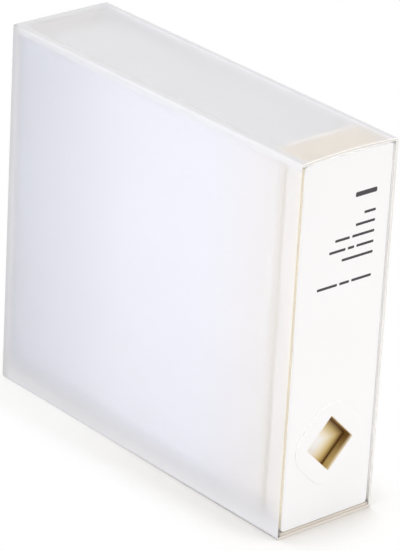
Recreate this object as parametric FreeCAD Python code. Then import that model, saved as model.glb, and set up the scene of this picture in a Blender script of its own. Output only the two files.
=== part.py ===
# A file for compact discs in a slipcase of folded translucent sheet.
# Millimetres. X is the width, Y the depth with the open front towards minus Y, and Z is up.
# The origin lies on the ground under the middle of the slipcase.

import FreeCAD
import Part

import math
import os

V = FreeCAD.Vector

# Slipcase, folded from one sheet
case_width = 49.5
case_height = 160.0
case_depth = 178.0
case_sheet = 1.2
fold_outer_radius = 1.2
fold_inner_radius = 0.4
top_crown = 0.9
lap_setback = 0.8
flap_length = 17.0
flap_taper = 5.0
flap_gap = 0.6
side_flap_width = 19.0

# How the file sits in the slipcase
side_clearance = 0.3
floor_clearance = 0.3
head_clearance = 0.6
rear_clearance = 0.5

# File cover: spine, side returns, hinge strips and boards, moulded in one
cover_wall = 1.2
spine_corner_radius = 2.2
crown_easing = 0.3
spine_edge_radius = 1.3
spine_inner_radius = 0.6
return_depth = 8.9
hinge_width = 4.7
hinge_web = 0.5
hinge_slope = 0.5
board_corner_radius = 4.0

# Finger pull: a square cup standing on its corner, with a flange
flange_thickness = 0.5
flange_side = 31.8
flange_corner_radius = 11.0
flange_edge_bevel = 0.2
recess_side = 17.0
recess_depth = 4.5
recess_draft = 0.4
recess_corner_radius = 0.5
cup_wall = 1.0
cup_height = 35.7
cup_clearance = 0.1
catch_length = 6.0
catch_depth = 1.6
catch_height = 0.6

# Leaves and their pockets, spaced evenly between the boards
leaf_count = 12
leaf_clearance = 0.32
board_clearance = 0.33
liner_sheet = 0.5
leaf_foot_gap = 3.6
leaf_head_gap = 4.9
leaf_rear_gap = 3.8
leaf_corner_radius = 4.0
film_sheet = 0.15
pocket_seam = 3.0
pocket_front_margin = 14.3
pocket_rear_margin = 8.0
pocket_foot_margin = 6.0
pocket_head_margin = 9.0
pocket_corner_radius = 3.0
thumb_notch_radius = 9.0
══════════
## Required task
Everything from the first line through the line containing "rear_clearance = 0.5" should be quoted exactly, and nothing beyond it.

## Completed task
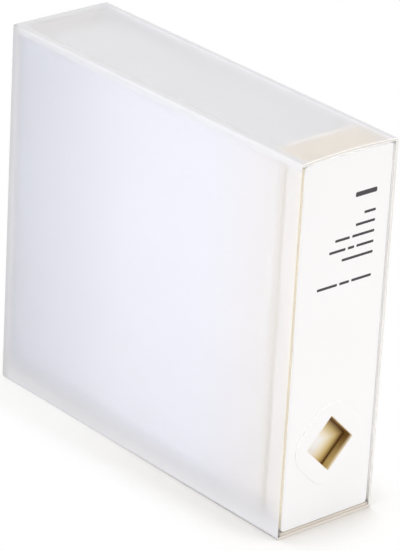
Recreate this object as parametric FreeCAD Python code. Then import that model, saved as model.glb, and set up the scene of this picture in a Blender script of its own. Output only the two files.
=== part.py ===
# A file for compact discs in a slipcase of folded translucent sheet.
# Millimetres. X is the width, Y the depth with the open front towards minus Y, and Z is up.
# The origin lies on the ground under the middle of the slipcase.

import FreeCAD
import Part

import math
import os

V = FreeCAD.Vector

# Slipcase, folded from one sheet
case_width = 49.5
case_height = 160.0
case_depth = 178.0
case_sheet = 1.2
fold_outer_radius = 1.2
fold_inner_radius = 0.4
top_crown = 0.9
lap_setback = 0.8
flap_length = 17.0
flap_taper = 5.0
flap_gap = 0.6
side_flap_width = 19.0

# How the file sits in the slipcase
side_clearance = 0.3
floor_clearance = 0.3
head_clearance = 0.6
rear_clearance = 0.5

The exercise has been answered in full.